Now that we’ve identified the source of your terror, we must evaluate its impact on your life to devise an appropriate treatment program. A mild Phobia can generally be effectively managed with a regimen of waterboarding and electric shocks to the genitalia from a car battery. But if you suffer from a more Excruciating Terror we may have to get more … creative … in our therapy choices. Say, a melon baller, the audiobook of Atlas Shrugged and a tube of tennis balls. I’ll let you work that out for yourself.

Should more conventional methods of addressing your terror prove ineffective, we can of course step you up to the Extreme Noise Terror protocol.
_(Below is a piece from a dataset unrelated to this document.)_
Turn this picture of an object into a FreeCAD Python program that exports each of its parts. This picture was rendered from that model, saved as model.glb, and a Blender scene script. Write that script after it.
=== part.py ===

The protocol often involves gathering a couple hundred unsmiling young white men in black shirts in a dank, stinky hole that pretends to be a club and subjecting them to tinnitus-inducing levels of screeching, shrieking noise you have somehow convinced them constitutes music while simultaneously gouging them on food and beer prices. Who said being a humanitarian can’t be profitable? Fun fact: Khalid Sheikh Mohammed’s fear of air travel was cured by a 72-hour, 300 decibel session of Britney Spears’ greatest hits at our Guantanamo Bay treatment facility. The regimen was not a total success, however. While his fear of flying had been addressed, he also developed a crippling phobia of whorish, washed up teen pop stars. Not that I blame him.
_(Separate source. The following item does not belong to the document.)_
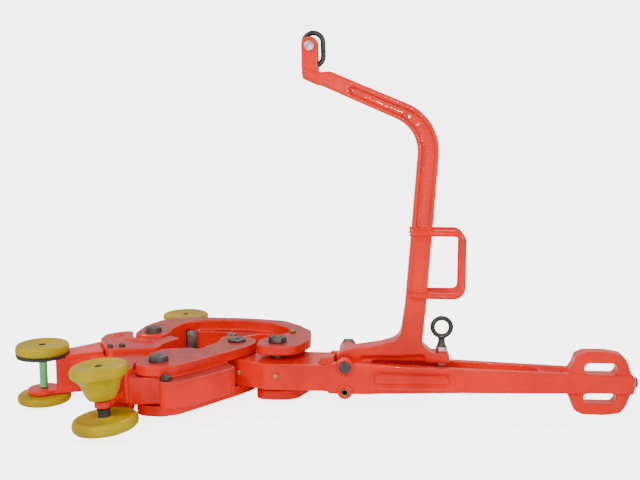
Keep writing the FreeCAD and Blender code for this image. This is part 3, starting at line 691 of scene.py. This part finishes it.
class TONG_OT_carrying_handles(TongPiece, bpy.types.Operator):
    """Round-bar carrying handles, with weld beads where they meet the hanger"""
    bl_idname = "tong.carrying_handles"
    bl_label = "Carrying handles"

    def execute(self, context):
        tree, keys = weld_tree(material_of("red_enamel"))
        hanger_low, hanger_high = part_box("hanger")
        for node, face in (("front_handle", hanger_low.y), ("rear_handle", hanger_high.y)):
            machined_piece(node, 0.0012, 60.0)
            low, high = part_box(node)
            radius = (high.y - low.y) / 2
            for level, label in ((low.z + radius, "low"), (high.z - radius, "high")):
                for side in (1, -1):
                    z = level + side * radius * 0.72
                    path = [(low.x + t * 0.004, face, z) for t in range(17)]
                    seed = bead_path(node + "_seam", path)
                    name = "%s_weld_%s_%s" % (node, label, "top" if side > 0 else "base")
                    bead = grown(name, tree, keys, {"Bead": settings().weld_bead, "Seed": 7 + side},
                                 seed)
                    bead.data.shade_smooth()
                    attach(bead, "hanger", "red_enamel")
        return {"FINISHED"}


class TONG_OT_guards(TongPiece, bpy.types.Operator):
    """Dished yellow finger guards on the three spool handles, with black cups in their middles as
    painted shade, and the black pad under one of them, partly painted shadow
    """
    bl_idname = "tong.guards"
    bl_label = "Finger guards"

    def socket(self, node, mouth, sign, stand):
        """The black cup in the middle of a guard, where its rod is screwed: a black piece painting the
        shade inside the guard's bore.
        """
        cup = [(0.0, -9.5), (BORE - 0.1, -9.5), (BORE - 0.1, 0.4), (BORE - 1.4, 0.2),
               (BORE - 1.8, -5.0), (0.0, -5.0)]
        line = [(r, mouth + sign * h) for r, h in cup]
        # Painted shade: a black cup darkens the middle of the guard, where there is only shade in its
        # bore.
        attach(turned_mesh(node + "_socket", line, stand, sides=48), BODY_OF[node], "black_rubber")

    def execute(self, context):
        for node, rod in (("latch_guard_upper", "latch_grip_rod"),
                          ("latch_guard_lower", "latch_grip_rod"),
                          ("long_jaw_guard_upper", "long_jaw_grip_rod"),
                          ("long_jaw_guard_lower", "long_jaw_grip_rod")):
            low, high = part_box(node)
            radius = (high.x - low.x) / 2 / MM
            thick = (high.z - low.z) / MM
            above = low.z > 0
            rows = [(ROD_FIT, 0), (ROD_FIT, 0), (radius - 14, 0), (radius - 4, 2),
                    (radius, thick * 0.36),
                    (radius - 0.8, thick * 0.74), (radius - 6, thick - 1), (radius - 15, thick),
                    (radius - 27, thick - 3.5), (radius * 0.44, thick - 6), (24, thick - 5.5),
                    (18, thick - 2.5),
                    (14, thick - 2.5), (BORE, thick - 4), (BORE, thick - 4), (BORE, thick - 12),
                    (BORE, thick - 12),
                    (ROD_FIT, thick - 12), (ROD_FIT, thick - 12)]
            base = low.z / MM if above else high.z / MM
            sign = 1 if above else -1
            line = [(r, base + sign * h) for r, h in smooth_line(rows, 5)]
            piece = turned_mesh(node + "_moulding", line, handle_stand(rod), wobble=0.006)
            attach(piece, BODY_OF[node], SLOTS[node], node)
            self.socket(node, base + sign * (thick - 4), sign, handle_stand(rod))
        leaning = handle_stand("lug_grip_rod", settings().handle_lean)
        rows = [(ROD_FIT, 9), (ROD_FIT, 9), (30, 9), (37.5, 10.5), (42, 18), (48, 30), (51.5, 42),
                (55.5, 53), (62, 63),
                (70, 71), (77, 76.5), (79.5, 83), (79.3, 92), (76, 100), (68, 104.5), (58, 104),
                (46, 100),
                (32, 98), (24, 98.5), (18, 101), (14, 101), (BORE, 99.5), (BORE, 99.5), (BORE, 90),
                (BORE, 90),
                (ROD_FIT, 90), (ROD_FIT, 90)]
        piece = turned_mesh("lug_guard_upper_moulding", smooth_line(rows, 5), leaning, wobble=0.008)
        attach(piece, "lug_jaw", SLOTS["lug_guard_upper"], "lug_guard_upper")
        self.socket("lug_guard_upper", 99.5, 1, leaning)
        rows = [(ROD_FIT, -42), (ROD_FIT, -42), (20, -42), (30, -45), (62, -46), (76, -42),
                (86, -46), (90.5, -56),
                (89.5, -67), (82, -75), (68, -77), (50, -72), (26, -70), (18, -72), (ROD_FIT, -71),
                (ROD_FIT, -71)]
        piece = turned_mesh("lug_guard_lower_moulding", smooth_line(rows, 5), leaning, wobble=0.008)
        attach(piece, "lug_jaw", SLOTS["lug_guard_lower"], "lug_guard_lower")
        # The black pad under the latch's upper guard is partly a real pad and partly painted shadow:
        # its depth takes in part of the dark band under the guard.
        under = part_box("latch_guard_upper")[0].z / MM
        rows = [(12, under - 9), (12, under - 9), (70, under - 9), (76, under - 7), (76.5, under - 2),
                (74, under + 2), (12, under + 2), (12, under + 2)]
        pad = turned_mesh("latch_guard_pad_and_shadow", smooth_line(rows, 3), handle_stand("latch_grip_rod"))
        attach(pad, "latch", "black_rubber")
        return {"FINISHED"}


class TONG_OT_grips(TongPiece, bpy.types.Operator):
    """The green sleeve and the black rubber grip on the spool handles' rods"""
    bl_idname = "tong.grips"
    bl_label = "Grips"

    def execute(self, context):
        sleeves = (("latch_grip", "latch_grip_rod", 0.0, -44.0, 44.0, 12.4, 0.5, 0),
                   ("lug_grip", "lug_grip_rod", settings().handle_lean, -41.5, -19.0, 18.6, 1.6, 4))
        for node, rod, lean, base, top, radius, waist, ribs in sleeves:
            line = [(9.2, base), (9.2, base)]
            steps = 48
            for k in range(steps + 1):
                t = k / steps
                r = radius - waist * math.sin(math.pi * t)
                r -= 0.7 * (0.5 - 0.5 * math.cos(2 * math.pi * ribs * t)) if ribs else 0.0
                r -= 1.2 if k in (0, steps) else 0.0
                line.append((r, base + (top - base) * t))
            line += [(9.2, top)]
            piece = turned_mesh(node + "_sleeve", line, handle_stand(rod, lean), sides=64)
            attach(piece, BODY_OF[node], SLOTS[node], node)
        return {"FINISHED"}


class TONG_OT_fasteners(TongPiece, bpy.types.Operator):
    """Pins, bolts, nuts, screws, rods and bushings with chamfered edges"""
    bl_idname = "tong.fasteners"
    bl_label = "Pins, bolts and nuts"

    def execute(self, context):
        for node in FASTENERS:
            piece = machined_piece(node, settings().chamfer)
            if node.endswith("grip_rod"):
                attach(piece, BODY_OF[node], "black_steel")
        return {"FINISHED"}


class TONG_OT_dies(TongPiece, bpy.types.Operator):
    """Toothed dies round the pipe opening"""
    bl_idname = "tong.dies"
    bl_label = "Dies"

    def execute(self, context):
        tree, keys = tooth_tree(material_of("die_steel"))
        for node, angle in DIES.items():
            machined_piece(node, 0.0006)
            low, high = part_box(node)
            rows = settings().tooth_rows
            values = {"Rows": rows, "Row Step": (high.z - low.z) * 0.94 / rows,
                      "Angle": math.radians(angle),
                      "Distance": 0.1022}
            teeth = grown(node + "_teeth", tree, keys, values)
            attach(teeth, BODY_OF[node], "die_steel")
        return {"FINISHED"}


class TONG_OT_levelling_screw(TongPiece, bpy.types.Operator):
    """The levelling eyebolt with its thread"""
    bl_idname = "tong.levelling_screw"
    bl_label = "Levelling screw"

    def execute(self, context):
        machined_piece("level_eyebolt", 0.0012, 40.0)
        low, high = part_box("level_eyebolt")
        stand = Matrix.Translation(((low.x + high.x) / 2, (low.y + high.y) / 2, 0.0))
        eye_low = high.z / MM - 70.0
        rows = [(9, eye_low - 24), (9, eye_low - 24), (13.5, eye_low - 24), (13.5, eye_low - 20),
                (11.6, eye_low - 15), (10.2, eye_low - 6), (11, eye_low + 3), (14.5, eye_low + 8),
                (9, eye_low + 10), (9, eye_low + 10)]
        neck = turned_mesh("level_eyebolt_neck", smooth_line(rows, 5), stand, sides=64)
        attach(neck, "level_screw", "black_steel")
        tree, keys = thread_tree(material_of("black_steel"))
        middle = (low + high) / 2
        pitch = settings().thread_pitch
        height = 0.0145
        values = {"Turns": height / pitch, "Radius": 0.0098, "Height": height,
                  "Base": (middle.x, middle.y, low.z + 0.001), "Ridge": 0.0009}
        thread = grown("level_eyebolt_thread_lower", tree, keys, values)
        attach(thread, "level_screw", "black_steel")
        return {"FINISHED"}


class TONG_OT_suspension_ring(TongPiece, bpy.types.Operator):
    """The oval ring on the hanger's end"""
    bl_idname = "tong.suspension_ring"
    bl_label = "Suspension ring"

    def execute(self, context):
        machined_piece("suspension_ring", 0.0005, 60.0)
        return {"FINISHED"}


class TONG_OT_stage(TongPiece, bpy.types.Operator):
    """A pale floor, soft lights and the camera"""
    bl_idname = "tong.stage"
    bl_label = "Stage"

    def execute(self, context):
        floor_mesh = bpy.data.meshes.new("floor")
        reach = FLOOR_REACH
        under = CAD_BOX[0][2] - FLOOR_DROP
        floor_mesh.from_pydata([(-reach, -reach, under), (reach, -reach, under), (reach, reach, under),
                                (-reach, reach, under)], [], [(0, 1, 2, 3)])
        floor = new_object("floor", floor_mesh)
        floor_mesh.materials.append(material_of("floor"))
        world = bpy.data.worlds.new("studio")
        context.scene.world = world
        world.use_nodes = True
        sky = world.node_tree.nodes["Background"]
        sky.inputs["Color"].default_value = (1.0, 1.0, 1.0, 1.0)
        seen = world.node_tree.nodes.new("ShaderNodeLightPath")
        level = world.node_tree.nodes.new("ShaderNodeMapRange")
        level.inputs["To Min"].default_value = DAYLIGHT
        level.inputs["To Max"].default_value = BACKDROP
        world.node_tree.links.new(seen.outputs["Is Camera Ray"], level.inputs["Value"])
        world.node_tree.links.new(level.outputs[0], sky.inputs["Strength"])
        for name, at, extent, power in LAMPS:
            data = bpy.data.lights.new(name, "AREA")
            data.size = extent
            data.energy = power
            lamp = bpy.data.objects.new(name, data)
            context.scene.collection.objects.link(lamp)
            lamp.location = at
            aim = Vector(LAMP_AIM) - Vector(at)
            lamp.rotation_euler = aim.to_track_quat("-Z", "Y").to_euler()
        data = bpy.data.cameras.new("camera")
        data.sensor_width = CAMERA_SENSOR
        data.lens = CAMERA_LENS
        data.clip_end = 200.0
        camera = bpy.data.objects.new("camera", data)
        context.scene.collection.objects.link(camera)
        camera.location = CAMERA_AT
        camera.rotation_euler = CAMERA_TURN
        context.scene.camera = camera
        return {"FINISHED"}


PIECES = (
    TONG_OT_finishes, TONG_OT_large_castings, TONG_OT_small_castings, TONG_OT_carrying_handles,
    TONG_OT_guards,
    TONG_OT_grips, TONG_OT_fasteners, TONG_OT_dies, TONG_OT_levelling_screw, TONG_OT_suspension_ring,
    TONG_OT_stage,
)


class TONG_PT_panel(bpy.types.Panel):
    """Lists the tong's settings and the operators that make it"""
    bl_idname = "TONG_PT_panel"
    bl_label = "Rig tong"
    bl_space_type = "VIEW_3D"
    bl_region_type = "UI"
    bl_category = "Tong"

    def draw(self, context):
        own = context.scene.tong
        for name in TongSettings.__annotations__:
            self.layout.prop(own, name)
        for piece in PIECES:
            self.layout.operator(piece.bl_idname)


CLASSES = (TongSettings, *PIECES, TONG_PT_panel)


def register():
    for item in CLASSES:
        bpy.utils.register_class(item)
    bpy.types.Scene.tong = bpy.props.PointerProperty(type=TongSettings)


def unregister():
    del bpy.types.Scene.tong
    for item in reversed(CLASSES):
        bpy.utils.unregister_class(item)


def main():
    register()
    bpy.ops.tong.finishes()
    bpy.ops.tong.large_castings()
    bpy.ops.tong.small_castings()
    bpy.ops.tong.carrying_handles()
    bpy.ops.tong.guards()
    bpy.ops.tong.grips()
    bpy.ops.tong.fasteners()
    bpy.ops.tong.dies()
    bpy.ops.tong.levelling_screw()
    bpy.ops.tong.suspension_ring()
    bpy.ops.tong.stage()


if __name__ == "__main__":
    main()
Should we be successful, the terror treatment program should leave you in a state Beyond Terror Beyond Grace. While you’ll likely have overcome your fears (possibly substituting a slew of new phobias in the process, say of sadistic therapists), you’ll also place yourself beyond your chosen deity’s grace and redemption given the treatment often results in patients screaming blasphemies and obscenities throughout (again: melon baller, Ayn Rand, tennis balls). While you’ve likely sacrificed your immortal soul in the process (should you ascribe to such a quaint notion), I guarantee the Andrew Childers treatment process will mean your original fear will be the furthest thing from your mind.